空っぽの日をおもしろくする麦茶
トポトポと満たされるのは、器ばかりではなく。どことなく爽快な気分で書く。
香水のふと立つペンをもつ手にも
出先で書けば、自分でつけた香水に驚くことも。七月の半ばに函館を見て回った。函館は北海道でもっとも歴史の深い街。とりわけ古い家並み、商店の残る谷地頭(やちがしら)から歩き始めた。
白靴を古めかせたる谷地頭
「古めく」は自動詞と思うが、ここでは他動詞に使った。函館山の麓をゆけば、元町に出る。有名な教会群と巨大な瓦屋根の寺院。神戸の異人館街に趣は似るが、まったくの観光地とされるより、周りの街並みに馴染むところ、横浜も思わせる。
元町の坂を転がる夏帽子
夏シャツの連れ立ちて入る(いる)ハリストス
ハリストス正教会は、ロシア系の薄緑の教会。外国人観光客は、涼しげな格好で中を覗く。夜は、函館市民で作る、野外劇を観にゆく。
あおぐ手も止まる団扇や野外劇
壮観であった。

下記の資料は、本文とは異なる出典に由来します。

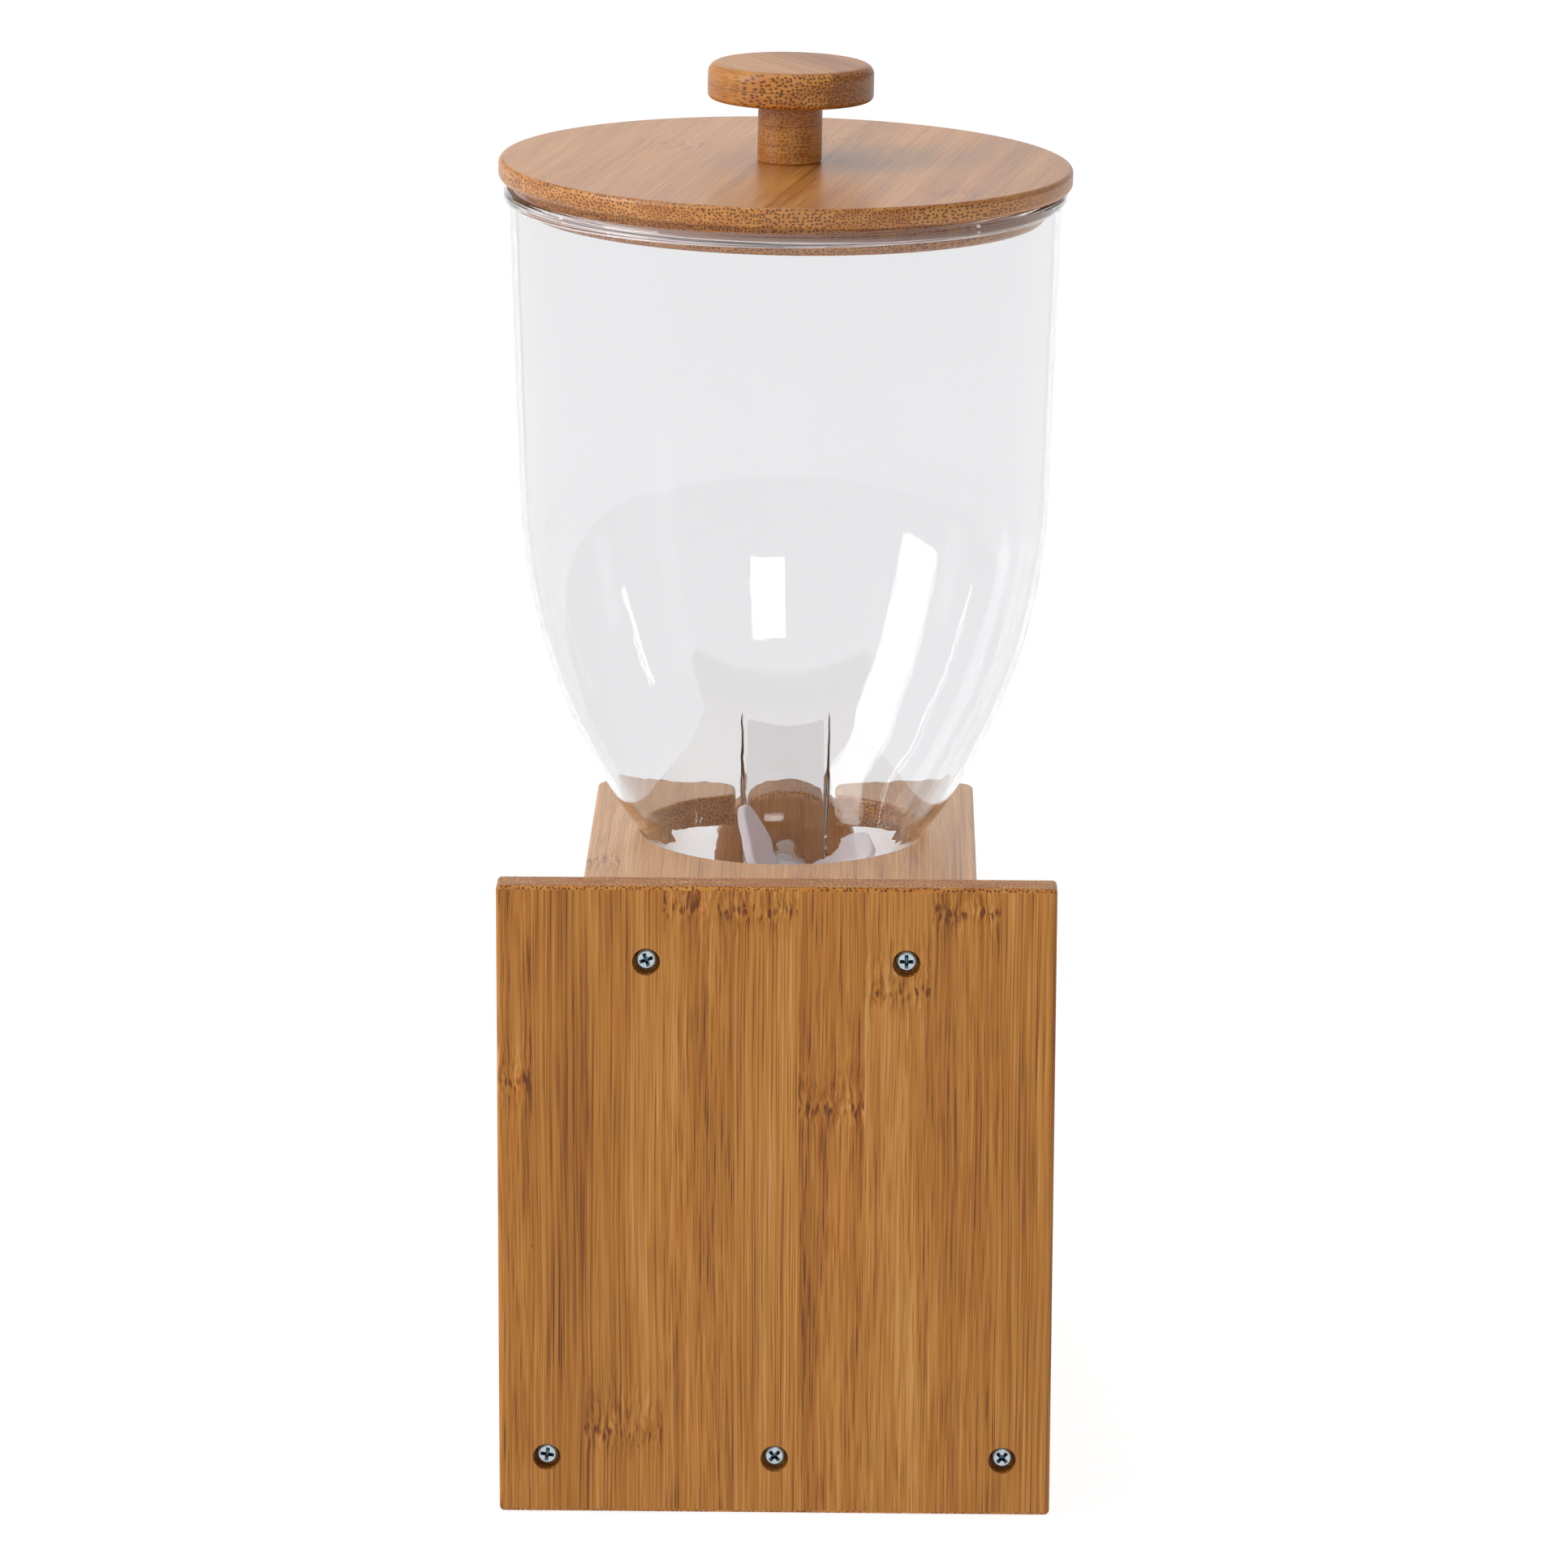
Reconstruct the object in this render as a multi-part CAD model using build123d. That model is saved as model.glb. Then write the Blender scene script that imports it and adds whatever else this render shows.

五稜郭を舞台に、光が行き交い、船が訪れ、華やかな衣装姿が走り回る。函館の歴史を十五の場面にして表す。わたしはいつまでも拍手していた。翌日は、ロープウェイに乗って昼の函館山へ。夜景はかなわなかったが、市街をよく見渡せた。
ハンカチの先に津軽の海狭し
函館は、ガスり(霧がかかり)やすい港町で、下北半島もこの日は見えなかった。札幌へ帰ると、夏の催しがもっとも多い時期になった。
飲めずとも割り箸割らんビヤガーデン
後ろ身はなどかさみしき浴衣かな
風鈴が身体の芯に響きけり
ひらひらを好かずに迷う白日傘
打水をかぶって笑う子供たち
最後のは近所の光景。そうもできない大人はせめて靴を履き替える。
サンダルの形をなぞる日焼かな
じめっとした日は、梅雨のない北海道にもある。そんな日は
洋服を引っ掛けた身も土用干
晴れたら、からだごと干してしまいたいと思う。それから、また生活句。
露台には北国とても夜の匂い
夏掛けを手繰り寄せては眠り込む
夏の夜にふとベランダ(露台)に出たときの匂いは、東京と同じで懐かしさを覚える。夏掛けは、夏の蒲団。こちらは、七月も終わるというのに、紫陽花が色鮮やかに咲き誇る。
紫陽花に紅さす七月の終わり
リズムが変則的な句。次の「水中」(みずあたり)は、水物の摂りすぎでおなかを下すこと。夏の不調のひとつ。
水中するも寝っころがればよし
夏痩せも本を読みなば忘れけり
もっとも、本で忘れてしまっていいものか。栄養のない飲み物がよくないのかもしれない。